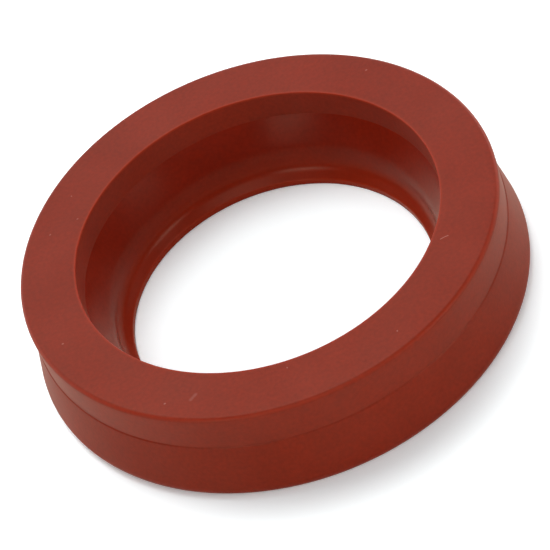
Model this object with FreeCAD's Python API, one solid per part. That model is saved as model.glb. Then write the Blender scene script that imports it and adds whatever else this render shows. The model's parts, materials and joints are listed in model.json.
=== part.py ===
import FreeCAD, Part
import math
import os

# Valve seal: one soft ring of silicone rubber, moulded in one piece. It lies on its wide foot.
# The hole is a straight mouth, then a funnel that closes over a rounded shoulder into a short throat.
# The outside is a straight upper band and a lower band that flares to the foot; the mould's parting
# line runs between the two, where the lower band stands a hair proud.
# The ring is turned about +Z. The origin is the middle of the underside.

# Driving sizes, in millimetres.
face_diameter = 72.0          # outside of the flat upper face's rim
foot_diameter = 75.0          # widest part, just above the underside
mouth_diameter = 54.8         # hole in the upper face
throat_diameter = 46.4        # narrowest part of the hole
height = 15.5                 # underside to upper face
mouth_depth = 4.4             # straight wall from the upper face down to the funnel
land_height = 1.6             # top of the straight throat wall, above the underside
shoulder_radius = 3.6         # round from the funnel into the throat
parting_depth = 6.2           # upper face down to the parting line
parting_step = 0.15           # how far the lower band stands proud at the parting line
band_draft = 0.1              # how far the upper band draws in from its rim to the parting line
face_rim_radius = 0.65        # round on the outer rim of the upper face
mouth_rim_radius = 0.5        # round on the mouth's rim
foot_radius = 1.8             # round on the outside of the foot
throat_rim_radius = 0.8       # round on the throat's lower rim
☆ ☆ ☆
### WHAT TO DO
Pull out the lines above in which the word "FreeCAD" appears.

### WRITTEN ANSWER
Model this object with FreeCAD's Python API, one solid per part. That model is saved as model.glb. Then write the Blender scene script that imports it and adds whatever else this render shows. The model's parts, materials and joints are listed in model.json.
import FreeCAD, Part